Bill Clinton has criticized Our Leader Bush for his response to Katrina on Sunday's "This Week". Your job is to determine why. Is this an attempt to help heal the Bush administration, with perhaps another Bush appearance in which he'll shovel out even more money? Surely, Clinton wouldn't turn on his new best friends in the Bush Family, so something else must be up.
Thus spake Bubba, per AFP:
"If we really wanted to do it right, we would have had lots of buses lined up to take them out"...
He agreed that some responsibility for this lay with the local and state authorities, but pointed the finger, without naming him, at the former director of [FEMA]...

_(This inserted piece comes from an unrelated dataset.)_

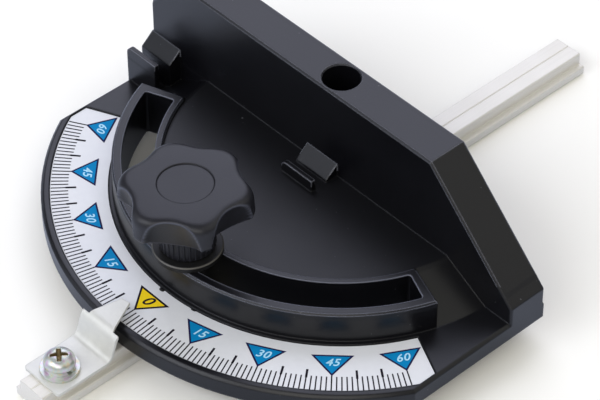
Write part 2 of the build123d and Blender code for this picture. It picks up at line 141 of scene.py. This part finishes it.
scene = bpy.context.scene
scene.view_settings.view_transform = "Standard"
room_glow = 0.2
glow_kept_from_gloss = 0.12
world = bpy.data.worlds.new("studio")
world.use_nodes = True
scene.world = world
sky = world.node_tree.nodes["Background"]
sky.inputs["Color"].default_value = (1.0, 0.99, 0.97, 1.0)
glossy_ray = Wire(world.node_tree).node("ShaderNodeLightPath", out="Is Glossy Ray")
(room_glow - glow_kept_from_gloss * glossy_ray).into(sky, "Strength")

for name, way, away, side, glow, tone in (
    ("softbox", (-0.50, 0.50, 0.70), 1.7, 1.5, 2.2, (0.90, 0.93, 1.14)),
    ("front_softbox", (0.50, -0.62, 0.60), 1.9, 1.2, 2.6, (1.0, 0.98, 0.95)),
    ("edge_light", (-0.13, -0.71, 0.69), 1.9, 1.0, 4.0, (0.94, 0.97, 1.06)),
    ("right_reflector", (0.56, 0.40, 0.72), 1.8, 1.8, 0.85, (1.0, 0.99, 0.93)),
    ("left_reflector", (-0.53, -0.69, 0.49), 1.8, 1.5, 1.0, (0.90, 0.95, 1.10)),
):
    light = bpy.data.lights.new(name, "AREA")
    light.shape = "SQUARE"
    light.size = side
    light.energy = glow * math.pi * side**2
    light.color = tone
    lamp = bpy.data.objects.new(name, light)
    scene.collection.objects.link(lamp)
    lamp.location = Vector(way).normalized() * away
    lamp.rotation_euler = Vector(way).to_track_quat("Z", "Y").to_euler()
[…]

"We"? As in Nagin and Blanco?
Oddly enough, the NYT omits the bus part:
"It's like when they issued the evacuation order... That affects poor people differently. A lot of them in New Orleans didn't have cars. A lot of them who had cars had kinfolk they had to take care of. They didn't have cars, so they couldn't take them out."
"This is a matter of public policy... And whether it's race-based or not, if you give your tax cuts to the rich and hope everything works out all right, and poverty goes up and it disproportionately affects black and brown people, that's a consequence of the action made. That's what they did in the 80's; that's what they've done in this decade. In the middle, we had a different policy."
Evacuation would seem to be a local issue, no? Perhaps Clinton should have been asked about the welfare mindset and whether that played a part in people staying in place. Note also that some people never heard about the evacuation order. Once again, Bush can't be in all places at all times.
While not using the name of Michael D. Brown, the FEMA director who resigned last Monday after criticism of his performance in the Katrina disaster, Mr. Clinton praised the performance of his FEMA director, James Lee Witt, and said Mr. Witt had been especially sensitive to the needs of low-income people because "both of us came out of environments with a disproportionate number of poor people."